# SET EXERCISE
Repeat every entry in the listing below, exactly.
* start SUPPLIED DATA *
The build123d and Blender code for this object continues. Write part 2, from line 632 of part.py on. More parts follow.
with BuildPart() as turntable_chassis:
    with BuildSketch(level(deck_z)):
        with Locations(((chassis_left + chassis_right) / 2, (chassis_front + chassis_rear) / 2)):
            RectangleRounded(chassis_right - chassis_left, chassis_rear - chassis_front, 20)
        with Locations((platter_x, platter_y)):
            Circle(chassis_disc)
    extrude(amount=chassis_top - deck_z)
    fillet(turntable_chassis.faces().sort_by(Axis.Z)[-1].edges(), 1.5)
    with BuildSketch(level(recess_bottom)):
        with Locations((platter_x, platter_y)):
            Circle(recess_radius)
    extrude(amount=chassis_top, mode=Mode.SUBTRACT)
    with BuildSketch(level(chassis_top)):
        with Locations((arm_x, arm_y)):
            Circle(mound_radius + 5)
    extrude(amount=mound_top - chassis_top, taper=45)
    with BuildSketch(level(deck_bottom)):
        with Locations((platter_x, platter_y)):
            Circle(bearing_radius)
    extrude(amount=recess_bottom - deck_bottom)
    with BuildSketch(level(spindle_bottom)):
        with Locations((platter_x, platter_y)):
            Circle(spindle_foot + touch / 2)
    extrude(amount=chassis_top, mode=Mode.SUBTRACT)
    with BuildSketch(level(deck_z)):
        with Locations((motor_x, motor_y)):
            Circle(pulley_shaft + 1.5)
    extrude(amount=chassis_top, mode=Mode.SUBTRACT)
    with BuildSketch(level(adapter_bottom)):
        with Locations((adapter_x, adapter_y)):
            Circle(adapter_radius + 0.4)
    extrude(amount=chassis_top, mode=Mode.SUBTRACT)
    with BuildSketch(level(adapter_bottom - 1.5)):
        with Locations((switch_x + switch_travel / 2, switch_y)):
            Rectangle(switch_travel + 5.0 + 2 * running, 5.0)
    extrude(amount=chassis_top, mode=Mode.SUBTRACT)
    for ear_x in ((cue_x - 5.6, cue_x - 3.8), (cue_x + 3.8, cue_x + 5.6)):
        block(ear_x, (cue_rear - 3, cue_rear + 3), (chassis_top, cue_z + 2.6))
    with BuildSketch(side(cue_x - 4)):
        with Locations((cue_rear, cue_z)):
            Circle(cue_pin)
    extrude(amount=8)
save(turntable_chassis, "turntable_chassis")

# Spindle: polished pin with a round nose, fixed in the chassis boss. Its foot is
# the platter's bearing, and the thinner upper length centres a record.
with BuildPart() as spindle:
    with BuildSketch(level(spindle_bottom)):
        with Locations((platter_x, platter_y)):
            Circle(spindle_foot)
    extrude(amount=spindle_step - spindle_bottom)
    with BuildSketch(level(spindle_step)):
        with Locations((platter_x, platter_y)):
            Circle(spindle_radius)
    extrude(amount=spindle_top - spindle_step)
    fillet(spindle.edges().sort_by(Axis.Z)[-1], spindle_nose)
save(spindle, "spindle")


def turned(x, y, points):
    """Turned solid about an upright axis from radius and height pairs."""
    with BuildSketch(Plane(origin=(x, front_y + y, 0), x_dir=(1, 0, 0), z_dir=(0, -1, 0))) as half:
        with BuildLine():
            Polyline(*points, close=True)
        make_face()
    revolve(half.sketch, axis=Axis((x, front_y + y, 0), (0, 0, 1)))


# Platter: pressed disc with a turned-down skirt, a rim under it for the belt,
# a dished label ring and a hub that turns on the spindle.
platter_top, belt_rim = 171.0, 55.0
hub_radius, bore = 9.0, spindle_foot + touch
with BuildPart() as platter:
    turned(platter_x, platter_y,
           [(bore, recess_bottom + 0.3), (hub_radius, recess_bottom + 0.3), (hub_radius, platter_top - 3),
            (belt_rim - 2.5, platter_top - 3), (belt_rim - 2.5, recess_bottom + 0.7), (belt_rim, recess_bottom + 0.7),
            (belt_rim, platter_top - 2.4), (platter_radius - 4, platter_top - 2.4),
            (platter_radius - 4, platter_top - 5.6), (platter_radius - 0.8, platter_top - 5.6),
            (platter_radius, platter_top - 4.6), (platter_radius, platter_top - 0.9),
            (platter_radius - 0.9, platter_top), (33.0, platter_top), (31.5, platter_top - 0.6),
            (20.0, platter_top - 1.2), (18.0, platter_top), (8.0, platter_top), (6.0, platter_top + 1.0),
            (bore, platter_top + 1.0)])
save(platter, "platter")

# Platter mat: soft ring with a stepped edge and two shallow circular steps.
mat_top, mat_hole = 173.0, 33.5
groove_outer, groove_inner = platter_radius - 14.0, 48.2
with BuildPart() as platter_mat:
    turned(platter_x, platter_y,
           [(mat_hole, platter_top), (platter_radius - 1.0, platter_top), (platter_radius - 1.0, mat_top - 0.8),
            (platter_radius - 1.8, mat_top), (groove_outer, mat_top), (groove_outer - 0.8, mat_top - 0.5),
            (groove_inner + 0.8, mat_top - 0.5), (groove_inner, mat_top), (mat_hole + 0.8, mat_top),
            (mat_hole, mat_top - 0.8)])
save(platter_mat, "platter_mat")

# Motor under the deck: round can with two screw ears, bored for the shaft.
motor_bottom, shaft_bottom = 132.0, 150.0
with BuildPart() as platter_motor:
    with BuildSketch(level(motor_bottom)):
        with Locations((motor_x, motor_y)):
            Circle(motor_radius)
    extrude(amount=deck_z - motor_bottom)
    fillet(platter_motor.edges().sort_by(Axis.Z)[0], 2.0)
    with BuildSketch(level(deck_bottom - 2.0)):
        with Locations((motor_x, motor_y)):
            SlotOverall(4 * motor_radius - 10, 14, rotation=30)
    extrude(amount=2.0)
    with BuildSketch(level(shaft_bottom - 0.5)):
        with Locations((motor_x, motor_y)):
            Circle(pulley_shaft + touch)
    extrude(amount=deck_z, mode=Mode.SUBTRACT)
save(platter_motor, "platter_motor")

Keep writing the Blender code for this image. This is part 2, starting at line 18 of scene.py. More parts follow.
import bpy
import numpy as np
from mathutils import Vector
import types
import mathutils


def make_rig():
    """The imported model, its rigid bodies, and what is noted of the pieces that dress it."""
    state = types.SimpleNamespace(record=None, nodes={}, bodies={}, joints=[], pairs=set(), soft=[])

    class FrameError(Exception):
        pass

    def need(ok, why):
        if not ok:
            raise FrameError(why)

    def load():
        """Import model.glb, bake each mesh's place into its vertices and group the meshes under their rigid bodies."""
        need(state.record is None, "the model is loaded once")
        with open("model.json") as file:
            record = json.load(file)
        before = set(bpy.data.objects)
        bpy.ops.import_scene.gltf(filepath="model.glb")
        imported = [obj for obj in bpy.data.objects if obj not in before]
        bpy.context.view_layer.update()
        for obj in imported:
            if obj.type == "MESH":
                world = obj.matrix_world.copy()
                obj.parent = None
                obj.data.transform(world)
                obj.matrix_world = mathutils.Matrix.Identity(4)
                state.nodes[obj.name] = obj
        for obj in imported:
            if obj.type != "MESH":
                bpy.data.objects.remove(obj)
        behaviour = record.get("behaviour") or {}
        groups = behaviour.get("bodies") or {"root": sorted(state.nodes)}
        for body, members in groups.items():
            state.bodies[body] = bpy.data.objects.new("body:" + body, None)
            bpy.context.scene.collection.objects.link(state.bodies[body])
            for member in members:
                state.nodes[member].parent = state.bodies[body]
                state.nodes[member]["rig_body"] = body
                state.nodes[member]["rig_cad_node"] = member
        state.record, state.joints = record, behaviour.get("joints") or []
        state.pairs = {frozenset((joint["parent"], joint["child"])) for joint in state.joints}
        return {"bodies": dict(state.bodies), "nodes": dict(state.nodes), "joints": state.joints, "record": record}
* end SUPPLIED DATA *
# WRITTEN ANSWER
The build123d and Blender code for this object continues. Write part 2, from line 632 of part.py on. More parts follow.
with BuildPart() as turntable_chassis:
    with BuildSketch(level(deck_z)):
        with Locations(((chassis_left + chassis_right) / 2, (chassis_front + chassis_rear) / 2)):
            RectangleRounded(chassis_right - chassis_left, chassis_rear - chassis_front, 20)
        with Locations((platter_x, platter_y)):
            Circle(chassis_disc)
    extrude(amount=chassis_top - deck_z)
    fillet(turntable_chassis.faces().sort_by(Axis.Z)[-1].edges(), 1.5)
    with BuildSketch(level(recess_bottom)):
        with Locations((platter_x, platter_y)):
            Circle(recess_radius)
    extrude(amount=chassis_top, mode=Mode.SUBTRACT)
    with BuildSketch(level(chassis_top)):
        with Locations((arm_x, arm_y)):
            Circle(mound_radius + 5)
    extrude(amount=mound_top - chassis_top, taper=45)
    with BuildSketch(level(deck_bottom)):
        with Locations((platter_x, platter_y)):
            Circle(bearing_radius)
    extrude(amount=recess_bottom - deck_bottom)
    with BuildSketch(level(spindle_bottom)):
        with Locations((platter_x, platter_y)):
            Circle(spindle_foot + touch / 2)
    extrude(amount=chassis_top, mode=Mode.SUBTRACT)
    with BuildSketch(level(deck_z)):
        with Locations((motor_x, motor_y)):
            Circle(pulley_shaft + 1.5)
    extrude(amount=chassis_top, mode=Mode.SUBTRACT)
    with BuildSketch(level(adapter_bottom)):
        with Locations((adapter_x, adapter_y)):
            Circle(adapter_radius + 0.4)
    extrude(amount=chassis_top, mode=Mode.SUBTRACT)
    with BuildSketch(level(adapter_bottom - 1.5)):
        with Locations((switch_x + switch_travel / 2, switch_y)):
            Rectangle(switch_travel + 5.0 + 2 * running, 5.0)
    extrude(amount=chassis_top, mode=Mode.SUBTRACT)
    for ear_x in ((cue_x - 5.6, cue_x - 3.8), (cue_x + 3.8, cue_x + 5.6)):
        block(ear_x, (cue_rear - 3, cue_rear + 3), (chassis_top, cue_z + 2.6))
    with BuildSketch(side(cue_x - 4)):
        with Locations((cue_rear, cue_z)):
            Circle(cue_pin)
    extrude(amount=8)
save(turntable_chassis, "turntable_chassis")

# Spindle: polished pin with a round nose, fixed in the chassis boss. Its foot is
# the platter's bearing, and the thinner upper length centres a record.
with BuildPart() as spindle:
    with BuildSketch(level(spindle_bottom)):
        with Locations((platter_x, platter_y)):
            Circle(spindle_foot)
    extrude(amount=spindle_step - spindle_bottom)
    with BuildSketch(level(spindle_step)):
        with Locations((platter_x, platter_y)):
            Circle(spindle_radius)
    extrude(amount=spindle_top - spindle_step)
    fillet(spindle.edges().sort_by(Axis.Z)[-1], spindle_nose)
save(spindle, "spindle")


def turned(x, y, points):
    """Turned solid about an upright axis from radius and height pairs."""
    with BuildSketch(Plane(origin=(x, front_y + y, 0), x_dir=(1, 0, 0), z_dir=(0, -1, 0))) as half:
        with BuildLine():
            Polyline(*points, close=True)
        make_face()
    revolve(half.sketch, axis=Axis((x, front_y + y, 0), (0, 0, 1)))


# Platter: pressed disc with a turned-down skirt, a rim under it for the belt,
# a dished label ring and a hub that turns on the spindle.
platter_top, belt_rim = 171.0, 55.0
hub_radius, bore = 9.0, spindle_foot + touch
with BuildPart() as platter:
    turned(platter_x, platter_y,
           [(bore, recess_bottom + 0.3), (hub_radius, recess_bottom + 0.3), (hub_radius, platter_top - 3),
            (belt_rim - 2.5, platter_top - 3), (belt_rim - 2.5, recess_bottom + 0.7), (belt_rim, recess_bottom + 0.7),
            (belt_rim, platter_top - 2.4), (platter_radius - 4, platter_top - 2.4),
            (platter_radius - 4, platter_top - 5.6), (platter_radius - 0.8, platter_top - 5.6),
            (platter_radius, platter_top - 4.6), (platter_radius, platter_top - 0.9),
            (platter_radius - 0.9, platter_top), (33.0, platter_top), (31.5, platter_top - 0.6),
            (20.0, platter_top - 1.2), (18.0, platter_top), (8.0, platter_top), (6.0, platter_top + 1.0),
            (bore, platter_top + 1.0)])
save(platter, "platter")

# Platter mat: soft ring with a stepped edge and two shallow circular steps.
mat_top, mat_hole = 173.0, 33.5
groove_outer, groove_inner = platter_radius - 14.0, 48.2
with BuildPart() as platter_mat:
    turned(platter_x, platter_y,
           [(mat_hole, platter_top), (platter_radius - 1.0, platter_top), (platter_radius - 1.0, mat_top - 0.8),
            (platter_radius - 1.8, mat_top), (groove_outer, mat_top), (groove_outer - 0.8, mat_top - 0.5),
            (groove_inner + 0.8, mat_top - 0.5), (groove_inner, mat_top), (mat_hole + 0.8, mat_top),
            (mat_hole, mat_top - 0.8)])
save(platter_mat, "platter_mat")

# Motor under the deck: round can with two screw ears, bored for the shaft.
motor_bottom, shaft_bottom = 132.0, 150.0
with BuildPart() as platter_motor:
    with BuildSketch(level(motor_bottom)):
        with Locations((motor_x, motor_y)):
            Circle(motor_radius)
    extrude(amount=deck_z - motor_bottom)
    fillet(platter_motor.edges().sort_by(Axis.Z)[0], 2.0)
    with BuildSketch(level(deck_bottom - 2.0)):
        with Locations((motor_x, motor_y)):
            SlotOverall(4 * motor_radius - 10, 14, rotation=30)
    extrude(amount=2.0)
    with BuildSketch(level(shaft_bottom - 0.5)):
        with Locations((motor_x, motor_y)):
            Circle(pulley_shaft + touch)
    extrude(amount=deck_z, mode=Mode.SUBTRACT)
save(platter_motor, "platter_motor")

Keep writing the Blender code for this image. This is part 2, starting at line 18 of scene.py. More parts follow.
import bpy
import numpy as np
from mathutils import Vector
import types
import mathutils


def make_rig():
    """The imported model, its rigid bodies, and what is noted of the pieces that dress it."""
    state = types.SimpleNamespace(record=None, nodes={}, bodies={}, joints=[], pairs=set(), soft=[])

    class FrameError(Exception):
        pass

    def need(ok, why):
        if not ok:
            raise FrameError(why)

    def load():
        """Import model.glb, bake each mesh's place into its vertices and group the meshes under their rigid bodies."""
        need(state.record is None, "the model is loaded once")
        with open("model.json") as file:
            record = json.load(file)
        before = set(bpy.data.objects)
        bpy.ops.import_scene.gltf(filepath="model.glb")
        imported = [obj for obj in bpy.data.objects if obj not in before]
        bpy.context.view_layer.update()
        for obj in imported:
            if obj.type == "MESH":
                world = obj.matrix_world.copy()
                obj.parent = None
                obj.data.transform(world)
                obj.matrix_world = mathutils.Matrix.Identity(4)
                state.nodes[obj.name] = obj
        for obj in imported:
            if obj.type != "MESH":
                bpy.data.objects.remove(obj)
        behaviour = record.get("behaviour") or {}
        groups = behaviour.get("bodies") or {"root": sorted(state.nodes)}
        for body, members in groups.items():
            state.bodies[body] = bpy.data.objects.new("body:" + body, None)
            bpy.context.scene.collection.objects.link(state.bodies[body])
            for member in members:
                state.nodes[member].parent = state.bodies[body]
                state.nodes[member]["rig_body"] = body
                state.nodes[member]["rig_cad_node"] = member
        state.record, state.joints = record, behaviour.get("joints") or []
        state.pairs = {frozenset((joint["parent"], joint["child"])) for joint in state.joints}
        return {"bodies": dict(state.bodies), "nodes": dict(state.nodes), "joints": state.joints, "record": record}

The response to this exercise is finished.